Tu verras de chameaux un grossier conducteur.

À la vérité, ce n’est pas un beau vers. Mais, on mettrait sans crainte aujourd’hui :

Tu verras un grossier conducteur de chameaux.

Et je ne suis pas certain que cela vaudrait mieux. Pour moi, c’est bonnet blanc et blanc bonnet.....

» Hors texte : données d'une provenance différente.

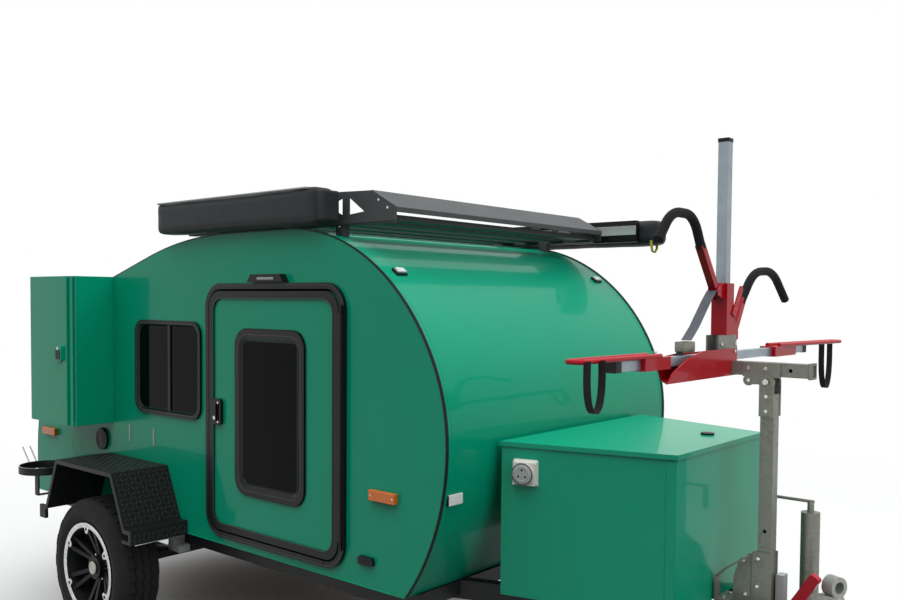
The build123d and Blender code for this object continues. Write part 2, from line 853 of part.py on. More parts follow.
def make_toolbox():
    box_top = chest_top_z - lid_t - lid_gap
    hinge_at_x = chest_rear_x - lid_hinge_off
    hinge_at_z = chest_top_z - lid_t - lid_hinge_drop
    box = along_z(chest_plan(0), sill_z, box_top)
    box -= along_z(chest_plan(-chest_t), sill_z + chest_t, box_top + seat)
    for y in (-lid_hinge_half - lid_lug, lid_hinge_half):
        box += rod((hinge_at_x, y, hinge_at_z), (hinge_at_x, y + lid_lug, hinge_at_z), lid_knuckle_r)
        box += block(hinge_at_x, chest_rear_x + seat, y, y + lid_lug, hinge_at_z - 2 * lid_knuckle_r,
                     hinge_at_z - lid_knuckle_r / 3)
    box += rod((hinge_at_x, -lid_hinge_half, hinge_at_z), (hinge_at_x, lid_hinge_half, hinge_at_z), hinge_pin_r)
    parts["toolbox_body"] = box
    lid_low = chest_top_z - lid_t
    lid = along_z(chest_plan(lid_over), lid_low, chest_top_z)
    skirt = along_z(chest_plan(lid_over) - chest_plan(lid_over - lid_skirt_t), chest_top_z - lid_lip, lid_low)
    skirt -= block(chest_rear_x - 20, chest_rear_x + 20, -chest_rear_half, chest_rear_half, 0, lid_low)
    cap = Pos(lid_cap_x, lid_cap_y, chest_top_z + lid_cap_t / 2) * Cylinder(lid_cap_r, lid_cap_t)
    y0 = -lid_hinge_half + face_gap
    y1 = lid_hinge_half - face_gap
    knuckle = rod((hinge_at_x, y0, hinge_at_z), (hinge_at_x, y1, hinge_at_z), lid_knuckle_r)
    knuckle += block(hinge_at_x, chest_rear_x - lid_knuckle_r, y0, y1, hinge_at_z, lid_low + seat)
    knuckle -= rod((hinge_at_x, y0 - seat, hinge_at_z), (hinge_at_x, y1 + seat, hinge_at_z), hinge_pin_r + pin_fit)
    parts["toolbox_lid"] = lid + skirt + cap + knuckle
    a = Vector(chest_rear_x, -chest_rear_half, 0)
    b = Vector(chest_front_x, -chest_front_half, 0)
    along = (b - a).normalized()
    corner = a + along * inlet_along + Vector(0, 0, chest_top_z - inlet_drop)
    face = Plane(corner, x_dir=along, z_dir=Vector(along.Y, -along.X, 0))
    low = face * RectangleRounded(inlet_w, inlet_w, inlet_bevel)
    high_w = inlet_w - 2 * inlet_bevel
    high = face.offset(inlet_t) * RectangleRounded(high_w, high_w, inlet_bevel)
    housing = loft([low, high])
    cover = extrude(face.offset(inlet_t) * Circle(inlet_cover_r), amount=inlet_cover_t)
    parts["power_inlet"] = housing + cover


def make_post():
    pw = post_w / 2
    post = block(post_x - pw, post_x + pw, -pw, pw, sill_z, post_top_z)
    inner = pw - post_wall
    post -= block(post_x - inner, post_x + inner, -inner, inner, sill_z - seat, post_top_z + seat)
    post -= rod((post_x, -post_w, pin_hole_z), (post_x, 0, pin_hole_z), pin_hole_r)
    outer_y = pw + 2 * plate_t
    spacer_y = pw + plate_t + plate_fit
    for sign in (-1, 1):
        cheek = Pos(post_x, (plate_low_z + pivot_z) / 2) * Rectangle(plate_w, pivot_z - plate_low_z)
        head = Pos(post_x, pivot_z) * Circle(plate_w / 2)
        post += along_y(cheek + head, *sorted((sign * spacer_y, sign * outer_y)))
        spacer = Pos(post_x, (plate_low_z + post_top_z - plate_t) / 2)
        spacer *= Rectangle(plate_w, post_top_z - plate_t - plate_low_z)
        post += along_y(spacer, *sorted((sign * pw, sign * spacer_y)))
    pin_y = outer_y + pivot_r
    post += rod((post_x, -pin_y, pivot_z), (post_x, pin_y, pivot_z), pivot_r)
    gusset = shape_of([
        (post_x - 54, sill_z), (post_x + gusset_x1, sill_z), (post_x + gusset_x1, sill_z + gusset_h),
        (post_x - 38, sill_z + gusset_h), (post_x - 54, sill_z + gusset_h - 24),
    ])
    wing = shape_of([
        (post_x - 112, sill_z), (post_x - 44, sill_z), (post_x - 44, sill_z + gusset_h - 18),
        (post_x - 84, sill_z + gusset_h - 34), (post_x - 107, sill_z + gusset_h / 2),
    ])
    for sign in (-1, 1):
        post += along_y(gusset, *sorted((sign * pw, sign * (pw + foot_plate_t))))
        post += along_y(wing, *sorted((sign * (pw + foot_plate_t), sign * (pw + 2 * foot_plate_t))))
    post += block(post_x + foot_x0, post_x + foot_x1, -foot_half, foot_half, sill_z, sill_z + foot_plate_t)
    hoop_y = -(pw + 2 * foot_plate_t + hoop_w)
    hoop_out = shape_of([
        (post_x - 44, sill_z + 196), (post_x - 86, sill_z + 166), (post_x - 139, sill_z + 127),
        (post_x - 169, sill_z + 96), (post_x - 170, sill_z), (post_x - 170 + hoop_t, sill_z),
        (post_x - 169 + hoop_t, sill_z + 93), (post_x - 135, sill_z + 121), (post_x - 82, sill_z + 160),
        (post_x - 41, sill_z + 190),
    ])
    post += along_y(hoop_out, hoop_y, -pw - foot_plate_t)
    plug_x = post_x + gusset_x1 + 2
    plug = block(plug_x, plug_x + plug_w, plug_y, plug_y + plug_span, sill_z + foot_plate_t, sill_z + plug_h)
    parts["rack_post"] = Compound(post.solids() + [plug])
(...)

Je vous entends, cher monsieur Jean Moréas ; c’est à que vous allez triompher. Moi, direz-vous, je ne mettrai ni chameaux, ni conducteur, ni quoi que ce soit qui désigne des bêtes et l’homme. J’en donnerai seulement l’idée. Et si je vous demande comment vous en donnerez l’idée, vous me répondrez que ce sera par de lointaines et secrètes analogies de ton, de forme, par voie d’allusion et avec un retour à je ne sais quelles idées primordiales, enfin grâce à quelques-uns des beaux secrets du symbolisme ! Eh ! oui, cher monsieur Jean Moréas, vous avez de beaux secrets, votre vers sera merveilleux. Mais on n’y comprendra rien. Vous ferez le chef-d’œuvre inconnu. Et, parbleu ! en vous cherchant des précurseurs j’oubliais celui-là : le vieux peintre dont Balzac nous a conté la touchante et cruelle aventure. Ce peintre voulut trop bien faire. L’orgueil perdit les anges, cher monsieur. Nous savons qu’en art il est dangereux d’imiter. C’est là un péril contre lequel notre vanité nous met en garde autant que notre talent. Nous sommes tentés de l’exagérer, s’il est possible. Un art que vous connaissez bien, car il est la gloire du pays adorable dont vous êtes originaire, la sculpture grecque n’a pas trop souffert de cet esprit d’imitation qui inspirait ses écoles. La plupart des statues antiques que nous admirons sont des répliques. Les sculpteurs grecs répétaient à satiété les mêmes motifs. La poésie hellénique vivait aussi d’imitations. Cela est sensible dans l’Anthologie.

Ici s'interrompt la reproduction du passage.